Problem details: Check each line of the data for "three" and select those that have it.

Source material:

......

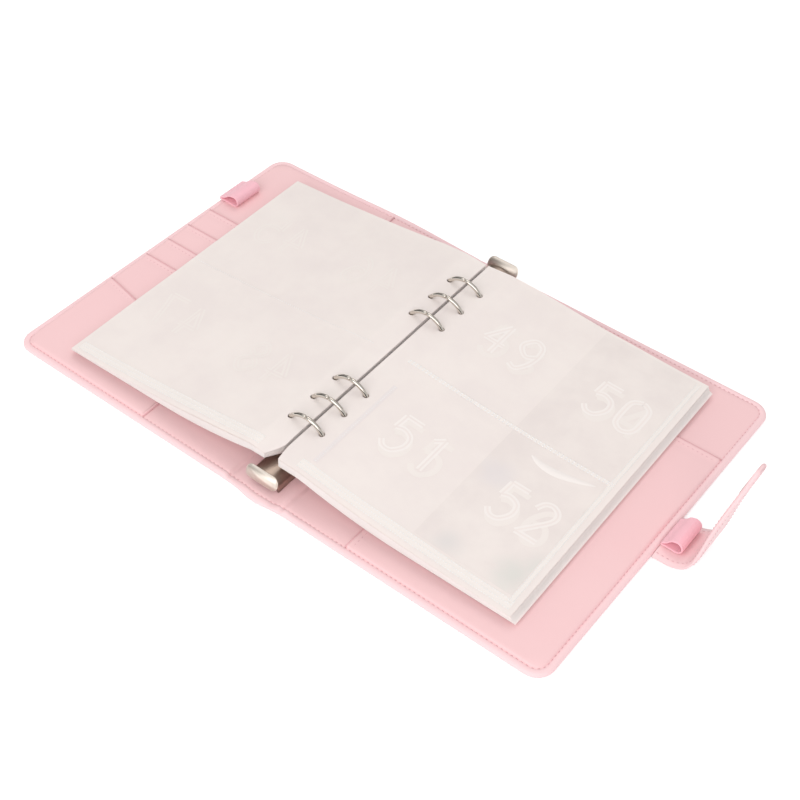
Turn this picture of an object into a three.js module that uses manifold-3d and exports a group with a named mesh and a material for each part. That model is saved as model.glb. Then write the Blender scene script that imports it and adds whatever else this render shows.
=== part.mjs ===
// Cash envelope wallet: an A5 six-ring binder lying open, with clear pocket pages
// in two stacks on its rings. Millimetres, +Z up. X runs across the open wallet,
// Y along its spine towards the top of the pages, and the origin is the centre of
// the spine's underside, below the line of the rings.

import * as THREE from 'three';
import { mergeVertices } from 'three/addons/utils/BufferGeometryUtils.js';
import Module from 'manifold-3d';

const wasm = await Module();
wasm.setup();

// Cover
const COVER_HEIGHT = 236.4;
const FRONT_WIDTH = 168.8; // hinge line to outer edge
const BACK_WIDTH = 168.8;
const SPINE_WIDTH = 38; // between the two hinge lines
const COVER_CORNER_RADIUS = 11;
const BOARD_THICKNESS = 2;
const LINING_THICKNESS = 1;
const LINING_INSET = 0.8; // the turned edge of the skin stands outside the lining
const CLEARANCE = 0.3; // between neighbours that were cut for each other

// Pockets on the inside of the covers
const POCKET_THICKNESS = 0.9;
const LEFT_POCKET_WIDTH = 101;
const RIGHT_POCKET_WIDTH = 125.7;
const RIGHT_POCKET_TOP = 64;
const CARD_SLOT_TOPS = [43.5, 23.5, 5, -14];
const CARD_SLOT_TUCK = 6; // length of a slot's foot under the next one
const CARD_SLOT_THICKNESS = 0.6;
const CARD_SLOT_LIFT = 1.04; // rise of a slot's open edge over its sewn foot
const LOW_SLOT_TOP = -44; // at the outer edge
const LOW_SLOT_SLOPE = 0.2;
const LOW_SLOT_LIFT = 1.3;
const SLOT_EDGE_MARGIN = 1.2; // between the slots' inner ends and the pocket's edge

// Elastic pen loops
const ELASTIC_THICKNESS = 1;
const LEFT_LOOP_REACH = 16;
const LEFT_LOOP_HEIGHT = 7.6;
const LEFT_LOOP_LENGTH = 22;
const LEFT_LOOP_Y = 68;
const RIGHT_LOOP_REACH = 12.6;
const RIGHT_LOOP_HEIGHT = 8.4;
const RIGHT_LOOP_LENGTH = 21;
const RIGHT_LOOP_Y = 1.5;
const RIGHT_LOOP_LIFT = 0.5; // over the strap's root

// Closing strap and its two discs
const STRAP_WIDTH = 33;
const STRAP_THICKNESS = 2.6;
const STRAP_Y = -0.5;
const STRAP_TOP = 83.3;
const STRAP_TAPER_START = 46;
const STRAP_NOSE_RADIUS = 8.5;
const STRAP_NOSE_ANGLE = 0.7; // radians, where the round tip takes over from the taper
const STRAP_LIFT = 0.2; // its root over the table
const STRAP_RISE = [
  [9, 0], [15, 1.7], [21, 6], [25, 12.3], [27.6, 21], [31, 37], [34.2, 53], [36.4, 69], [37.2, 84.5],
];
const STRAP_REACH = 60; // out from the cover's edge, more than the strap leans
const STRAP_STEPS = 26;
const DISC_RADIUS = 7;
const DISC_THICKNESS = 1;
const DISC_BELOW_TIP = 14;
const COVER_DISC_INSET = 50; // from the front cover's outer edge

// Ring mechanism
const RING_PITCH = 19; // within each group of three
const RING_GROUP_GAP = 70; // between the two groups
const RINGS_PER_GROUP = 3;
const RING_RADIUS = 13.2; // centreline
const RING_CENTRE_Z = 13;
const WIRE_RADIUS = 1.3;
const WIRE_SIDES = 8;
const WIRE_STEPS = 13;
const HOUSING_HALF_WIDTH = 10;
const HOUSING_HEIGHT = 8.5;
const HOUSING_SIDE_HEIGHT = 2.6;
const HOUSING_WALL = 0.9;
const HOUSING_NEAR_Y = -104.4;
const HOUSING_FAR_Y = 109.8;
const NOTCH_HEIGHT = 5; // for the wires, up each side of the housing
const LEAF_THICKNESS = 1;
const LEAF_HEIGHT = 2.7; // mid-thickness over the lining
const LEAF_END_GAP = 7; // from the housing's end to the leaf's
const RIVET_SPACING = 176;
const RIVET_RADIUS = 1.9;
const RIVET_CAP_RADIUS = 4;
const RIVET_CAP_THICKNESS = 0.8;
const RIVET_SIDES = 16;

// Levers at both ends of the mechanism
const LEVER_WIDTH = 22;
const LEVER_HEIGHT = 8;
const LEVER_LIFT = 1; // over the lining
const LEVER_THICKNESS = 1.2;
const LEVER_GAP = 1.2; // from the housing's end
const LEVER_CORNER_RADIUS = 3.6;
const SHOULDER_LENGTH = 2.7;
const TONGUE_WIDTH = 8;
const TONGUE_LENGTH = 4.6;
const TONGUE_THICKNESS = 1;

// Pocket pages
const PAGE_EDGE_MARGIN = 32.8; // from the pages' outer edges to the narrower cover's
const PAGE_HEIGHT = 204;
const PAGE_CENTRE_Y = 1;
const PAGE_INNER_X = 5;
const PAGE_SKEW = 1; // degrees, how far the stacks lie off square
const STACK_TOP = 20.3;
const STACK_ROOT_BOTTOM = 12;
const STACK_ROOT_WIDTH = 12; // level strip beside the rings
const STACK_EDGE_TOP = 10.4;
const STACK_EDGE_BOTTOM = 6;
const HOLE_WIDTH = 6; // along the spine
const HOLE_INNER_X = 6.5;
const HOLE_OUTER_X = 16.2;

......

Task response:
Turn this picture of an object into a three.js module that uses manifold-3d and exports a group with a named mesh and a material for each part. That model is saved as model.glb. Then write the Blender scene script that imports it and adds whatever else this render shows.
import * as THREE from 'three';
import { mergeVertices } from 'three/addons/utils/BufferGeometryUtils.js';
const RING_PITCH = 19; // within each group of three